The role of Sherlock Holmes was played by Nicholas Rowe, Watson was played by Alan Cox and Holmes’ love interest Elizabeth Hardy was played by Sophie Ward. One lunch time, one of the assistant directors asked if anybody knew of a good pub nearby where the lead actors could go and get some lunch and kill some time while a particularly complex scene was set up. I raised my hand and said I knew the area well and there was a nice pub nearby called The Bowyer Arms. The assistant director pointed at me and said, “Right, you can take them, have them back by 3pm.”

And so it was that I spent a few surreal hours in The Bowyer Arms not 500 metres from my father’s house, eating and drinking and playing darts with Holmes, Watson and the demure Elizabeth Hardy, all in full costume and makeup and drawing more than a little attention from the locals. It was all great fun and they were very friendly to me, not caring that I was a mere driver and not discriminating against me in any way. We bought rounds and took turns on the dart board like a regular group of friends.
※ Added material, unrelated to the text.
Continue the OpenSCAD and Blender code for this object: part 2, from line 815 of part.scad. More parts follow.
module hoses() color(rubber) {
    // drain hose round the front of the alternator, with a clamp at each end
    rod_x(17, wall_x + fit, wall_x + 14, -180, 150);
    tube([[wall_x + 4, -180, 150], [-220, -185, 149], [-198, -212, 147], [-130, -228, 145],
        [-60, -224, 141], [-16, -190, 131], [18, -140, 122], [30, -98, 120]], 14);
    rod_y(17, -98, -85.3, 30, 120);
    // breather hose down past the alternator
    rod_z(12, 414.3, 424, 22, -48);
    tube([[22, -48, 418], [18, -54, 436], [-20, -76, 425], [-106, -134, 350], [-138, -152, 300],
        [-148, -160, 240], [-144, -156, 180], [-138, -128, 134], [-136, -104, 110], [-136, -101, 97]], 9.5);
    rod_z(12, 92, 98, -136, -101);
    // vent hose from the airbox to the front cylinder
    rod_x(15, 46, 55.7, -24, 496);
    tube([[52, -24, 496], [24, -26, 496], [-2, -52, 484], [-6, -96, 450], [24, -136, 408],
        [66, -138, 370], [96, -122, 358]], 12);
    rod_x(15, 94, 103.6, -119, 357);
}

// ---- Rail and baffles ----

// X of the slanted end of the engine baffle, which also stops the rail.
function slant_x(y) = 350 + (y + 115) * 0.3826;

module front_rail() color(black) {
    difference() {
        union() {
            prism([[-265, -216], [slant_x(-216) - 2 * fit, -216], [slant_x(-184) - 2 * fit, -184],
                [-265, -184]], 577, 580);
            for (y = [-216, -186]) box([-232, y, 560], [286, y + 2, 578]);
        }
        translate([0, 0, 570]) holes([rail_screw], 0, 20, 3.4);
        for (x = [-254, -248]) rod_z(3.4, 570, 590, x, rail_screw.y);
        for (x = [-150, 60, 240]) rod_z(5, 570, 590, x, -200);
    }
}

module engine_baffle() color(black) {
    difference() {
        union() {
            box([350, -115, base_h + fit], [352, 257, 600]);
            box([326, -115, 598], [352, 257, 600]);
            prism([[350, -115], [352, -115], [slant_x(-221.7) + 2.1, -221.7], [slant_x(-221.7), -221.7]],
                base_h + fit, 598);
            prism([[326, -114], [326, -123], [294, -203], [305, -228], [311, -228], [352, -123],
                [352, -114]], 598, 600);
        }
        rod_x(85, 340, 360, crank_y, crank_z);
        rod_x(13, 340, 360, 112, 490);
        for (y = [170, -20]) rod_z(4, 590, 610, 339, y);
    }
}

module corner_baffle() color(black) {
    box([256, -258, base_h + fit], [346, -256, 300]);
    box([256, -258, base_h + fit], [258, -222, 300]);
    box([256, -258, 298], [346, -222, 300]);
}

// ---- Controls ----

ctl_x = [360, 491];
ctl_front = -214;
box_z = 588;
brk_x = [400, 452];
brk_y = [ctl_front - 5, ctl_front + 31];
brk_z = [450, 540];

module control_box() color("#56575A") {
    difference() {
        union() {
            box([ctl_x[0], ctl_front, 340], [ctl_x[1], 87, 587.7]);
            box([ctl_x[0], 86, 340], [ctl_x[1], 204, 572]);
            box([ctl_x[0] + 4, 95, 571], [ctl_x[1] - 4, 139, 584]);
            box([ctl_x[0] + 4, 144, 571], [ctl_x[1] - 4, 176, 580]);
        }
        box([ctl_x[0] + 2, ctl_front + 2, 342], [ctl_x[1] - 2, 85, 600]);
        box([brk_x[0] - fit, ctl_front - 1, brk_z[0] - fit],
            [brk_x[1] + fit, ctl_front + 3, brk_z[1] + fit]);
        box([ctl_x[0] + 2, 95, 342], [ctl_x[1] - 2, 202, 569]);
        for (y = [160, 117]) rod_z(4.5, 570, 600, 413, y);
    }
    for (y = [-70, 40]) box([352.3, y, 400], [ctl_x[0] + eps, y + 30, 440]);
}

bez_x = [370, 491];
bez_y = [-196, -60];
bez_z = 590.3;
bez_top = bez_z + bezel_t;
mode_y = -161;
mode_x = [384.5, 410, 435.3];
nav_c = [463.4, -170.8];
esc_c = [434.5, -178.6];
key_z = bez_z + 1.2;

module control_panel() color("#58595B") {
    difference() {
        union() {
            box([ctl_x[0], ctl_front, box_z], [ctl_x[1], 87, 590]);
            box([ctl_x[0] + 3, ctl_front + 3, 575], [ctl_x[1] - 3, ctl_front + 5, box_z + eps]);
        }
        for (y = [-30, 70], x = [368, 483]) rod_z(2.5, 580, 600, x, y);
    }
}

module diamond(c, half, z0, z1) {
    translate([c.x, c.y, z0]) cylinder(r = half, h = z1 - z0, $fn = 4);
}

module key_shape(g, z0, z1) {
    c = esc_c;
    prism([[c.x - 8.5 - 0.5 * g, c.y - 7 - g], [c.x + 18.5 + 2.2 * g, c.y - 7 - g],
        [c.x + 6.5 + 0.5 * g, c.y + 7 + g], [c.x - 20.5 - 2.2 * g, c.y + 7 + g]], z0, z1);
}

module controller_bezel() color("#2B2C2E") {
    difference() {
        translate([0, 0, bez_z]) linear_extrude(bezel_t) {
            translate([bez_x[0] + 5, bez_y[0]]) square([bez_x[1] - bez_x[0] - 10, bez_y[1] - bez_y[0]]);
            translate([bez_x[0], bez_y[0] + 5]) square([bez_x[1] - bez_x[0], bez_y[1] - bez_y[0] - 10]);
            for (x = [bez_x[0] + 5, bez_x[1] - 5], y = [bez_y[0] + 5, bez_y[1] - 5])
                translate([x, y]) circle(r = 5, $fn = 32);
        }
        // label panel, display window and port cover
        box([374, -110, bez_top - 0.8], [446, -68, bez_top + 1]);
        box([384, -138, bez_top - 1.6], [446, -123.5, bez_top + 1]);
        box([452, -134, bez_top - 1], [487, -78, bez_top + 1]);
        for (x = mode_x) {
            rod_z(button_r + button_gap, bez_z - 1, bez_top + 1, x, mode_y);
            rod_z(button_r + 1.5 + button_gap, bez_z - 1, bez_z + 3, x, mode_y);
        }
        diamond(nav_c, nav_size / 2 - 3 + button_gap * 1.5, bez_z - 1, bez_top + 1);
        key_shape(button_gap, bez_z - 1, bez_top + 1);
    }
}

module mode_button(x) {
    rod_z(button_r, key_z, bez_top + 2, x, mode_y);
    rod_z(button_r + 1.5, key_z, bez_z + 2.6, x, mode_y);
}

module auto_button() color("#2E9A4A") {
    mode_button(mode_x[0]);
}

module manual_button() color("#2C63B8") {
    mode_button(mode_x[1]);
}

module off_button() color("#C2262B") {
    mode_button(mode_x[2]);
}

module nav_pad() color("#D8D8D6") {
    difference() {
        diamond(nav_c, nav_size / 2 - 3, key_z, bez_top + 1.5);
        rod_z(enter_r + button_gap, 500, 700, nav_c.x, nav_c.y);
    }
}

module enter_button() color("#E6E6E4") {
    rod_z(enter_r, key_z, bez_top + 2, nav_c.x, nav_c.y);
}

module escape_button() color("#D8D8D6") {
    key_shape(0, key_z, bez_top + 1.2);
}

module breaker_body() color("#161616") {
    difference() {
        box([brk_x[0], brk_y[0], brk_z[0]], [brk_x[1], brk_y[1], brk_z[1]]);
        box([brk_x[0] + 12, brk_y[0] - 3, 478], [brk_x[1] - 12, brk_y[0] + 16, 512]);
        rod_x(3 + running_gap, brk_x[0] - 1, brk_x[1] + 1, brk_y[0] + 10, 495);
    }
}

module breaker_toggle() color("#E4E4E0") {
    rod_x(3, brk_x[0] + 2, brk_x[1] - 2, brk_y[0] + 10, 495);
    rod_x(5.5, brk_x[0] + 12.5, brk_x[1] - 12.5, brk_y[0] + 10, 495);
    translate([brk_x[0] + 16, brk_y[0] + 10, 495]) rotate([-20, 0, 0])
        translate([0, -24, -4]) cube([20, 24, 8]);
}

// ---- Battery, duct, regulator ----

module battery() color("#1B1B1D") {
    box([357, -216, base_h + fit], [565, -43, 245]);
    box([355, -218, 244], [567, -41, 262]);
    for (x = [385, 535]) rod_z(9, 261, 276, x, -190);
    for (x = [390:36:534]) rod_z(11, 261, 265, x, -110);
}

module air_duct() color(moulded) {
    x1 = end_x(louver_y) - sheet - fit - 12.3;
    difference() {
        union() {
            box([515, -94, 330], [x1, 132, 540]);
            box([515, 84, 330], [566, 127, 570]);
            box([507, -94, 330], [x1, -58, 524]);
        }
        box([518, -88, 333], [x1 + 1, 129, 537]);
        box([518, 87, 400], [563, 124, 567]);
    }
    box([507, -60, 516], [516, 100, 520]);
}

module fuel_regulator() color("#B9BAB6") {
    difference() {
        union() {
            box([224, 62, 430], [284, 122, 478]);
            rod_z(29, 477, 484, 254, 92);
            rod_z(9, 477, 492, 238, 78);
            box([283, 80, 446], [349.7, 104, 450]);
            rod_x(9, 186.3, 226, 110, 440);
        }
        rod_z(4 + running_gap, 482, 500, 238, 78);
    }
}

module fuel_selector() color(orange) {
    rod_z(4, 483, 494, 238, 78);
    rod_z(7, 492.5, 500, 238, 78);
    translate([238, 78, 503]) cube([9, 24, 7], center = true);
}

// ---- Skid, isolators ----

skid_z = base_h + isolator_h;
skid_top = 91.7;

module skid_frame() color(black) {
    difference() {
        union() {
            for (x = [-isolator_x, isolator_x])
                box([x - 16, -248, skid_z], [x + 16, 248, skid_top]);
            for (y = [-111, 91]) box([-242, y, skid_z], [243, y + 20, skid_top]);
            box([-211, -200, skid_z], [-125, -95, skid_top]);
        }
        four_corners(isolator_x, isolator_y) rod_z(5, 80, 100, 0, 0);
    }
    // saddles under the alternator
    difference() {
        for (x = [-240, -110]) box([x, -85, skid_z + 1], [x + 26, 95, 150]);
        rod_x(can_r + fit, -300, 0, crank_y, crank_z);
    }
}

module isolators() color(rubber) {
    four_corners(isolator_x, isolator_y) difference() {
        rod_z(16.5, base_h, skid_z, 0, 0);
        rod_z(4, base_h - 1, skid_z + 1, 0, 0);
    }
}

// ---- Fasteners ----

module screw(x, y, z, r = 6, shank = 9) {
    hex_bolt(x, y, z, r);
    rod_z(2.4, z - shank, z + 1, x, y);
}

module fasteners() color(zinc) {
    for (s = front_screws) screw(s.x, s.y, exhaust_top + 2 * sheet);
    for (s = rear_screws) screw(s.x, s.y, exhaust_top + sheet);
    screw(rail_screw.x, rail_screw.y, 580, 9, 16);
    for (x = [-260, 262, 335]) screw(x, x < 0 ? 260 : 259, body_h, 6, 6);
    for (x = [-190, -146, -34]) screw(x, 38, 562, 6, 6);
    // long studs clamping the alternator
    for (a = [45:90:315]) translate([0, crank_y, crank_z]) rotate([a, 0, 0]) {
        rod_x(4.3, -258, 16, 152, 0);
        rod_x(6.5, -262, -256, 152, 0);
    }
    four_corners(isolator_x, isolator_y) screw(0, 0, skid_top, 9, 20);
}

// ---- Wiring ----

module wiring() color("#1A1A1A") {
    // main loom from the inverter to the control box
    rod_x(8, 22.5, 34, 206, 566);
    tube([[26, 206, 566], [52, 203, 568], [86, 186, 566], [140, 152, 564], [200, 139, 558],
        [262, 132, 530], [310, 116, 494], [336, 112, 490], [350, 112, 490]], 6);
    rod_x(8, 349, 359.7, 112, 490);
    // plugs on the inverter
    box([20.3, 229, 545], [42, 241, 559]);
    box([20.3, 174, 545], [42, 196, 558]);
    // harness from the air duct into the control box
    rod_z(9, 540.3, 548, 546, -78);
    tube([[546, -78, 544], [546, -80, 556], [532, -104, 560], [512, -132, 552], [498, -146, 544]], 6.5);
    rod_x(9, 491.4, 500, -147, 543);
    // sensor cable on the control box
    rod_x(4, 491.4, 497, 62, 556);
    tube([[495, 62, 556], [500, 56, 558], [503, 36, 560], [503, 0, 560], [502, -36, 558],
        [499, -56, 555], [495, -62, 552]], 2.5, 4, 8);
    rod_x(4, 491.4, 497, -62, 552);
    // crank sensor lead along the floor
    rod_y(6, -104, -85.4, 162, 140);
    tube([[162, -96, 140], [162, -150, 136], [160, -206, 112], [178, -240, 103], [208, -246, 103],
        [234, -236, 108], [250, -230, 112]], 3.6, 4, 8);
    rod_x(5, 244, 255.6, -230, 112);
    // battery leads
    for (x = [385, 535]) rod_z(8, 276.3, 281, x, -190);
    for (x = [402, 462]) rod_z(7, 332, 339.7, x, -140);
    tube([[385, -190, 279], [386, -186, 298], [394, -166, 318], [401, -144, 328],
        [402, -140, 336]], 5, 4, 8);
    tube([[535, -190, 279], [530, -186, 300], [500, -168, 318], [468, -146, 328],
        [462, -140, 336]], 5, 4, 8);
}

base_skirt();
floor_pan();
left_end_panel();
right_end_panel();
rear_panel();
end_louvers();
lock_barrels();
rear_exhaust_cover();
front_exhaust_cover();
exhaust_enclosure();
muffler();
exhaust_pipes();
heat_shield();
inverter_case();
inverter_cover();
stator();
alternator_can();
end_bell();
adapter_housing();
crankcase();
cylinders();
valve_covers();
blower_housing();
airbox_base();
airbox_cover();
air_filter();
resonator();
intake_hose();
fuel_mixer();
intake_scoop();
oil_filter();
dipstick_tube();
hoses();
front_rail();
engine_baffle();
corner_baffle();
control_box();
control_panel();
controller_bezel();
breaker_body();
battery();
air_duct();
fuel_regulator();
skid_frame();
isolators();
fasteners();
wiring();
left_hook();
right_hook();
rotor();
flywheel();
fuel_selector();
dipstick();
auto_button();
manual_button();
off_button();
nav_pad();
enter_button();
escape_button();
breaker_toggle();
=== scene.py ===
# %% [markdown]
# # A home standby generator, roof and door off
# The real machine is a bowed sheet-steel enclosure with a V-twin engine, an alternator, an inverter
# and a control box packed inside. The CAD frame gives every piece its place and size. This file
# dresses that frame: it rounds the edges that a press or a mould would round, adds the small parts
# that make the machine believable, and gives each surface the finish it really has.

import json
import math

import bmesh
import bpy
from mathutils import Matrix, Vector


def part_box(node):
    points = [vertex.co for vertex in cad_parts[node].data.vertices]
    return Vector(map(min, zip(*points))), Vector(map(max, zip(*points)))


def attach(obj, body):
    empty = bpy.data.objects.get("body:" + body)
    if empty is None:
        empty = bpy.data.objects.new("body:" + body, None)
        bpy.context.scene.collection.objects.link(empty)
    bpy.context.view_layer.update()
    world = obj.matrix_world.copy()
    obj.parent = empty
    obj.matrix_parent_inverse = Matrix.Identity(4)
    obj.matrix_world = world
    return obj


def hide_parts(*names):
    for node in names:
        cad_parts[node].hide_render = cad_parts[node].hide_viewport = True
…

A few people asked me what was going on (because I was the only one in normal clothes and not wearing makeup) and I took great pleasure in saying nonchalantly, “Oh, we’re shooting a movie up the road”. The actors smiled when they heard it. Very cool of them and very uncool of me, but what the hell – how many chances do you get?

Unfortunately, when we got back I got fired. Not for letting the precious actors drink too much and not for bringing them back late, but because the other drivers had mistakenly tucked into the crew’s sumptuous lunch buffet rather than partaking of the cheese sandwiches they were supposed to eat. Apparently 20 hungry drivers had inflicted serious damage on several plates of cooked ham, sushi and foie gras before anyone could stop them. The director fired the company I worked for, which meant all the drivers had to go, including me. Holmes pleaded my case but to no avail. Without the company I had no contract and no insurance so I was down the road with everybody else. Falsely accused and condemned despite the help of history’s greatest detective. Just my luck.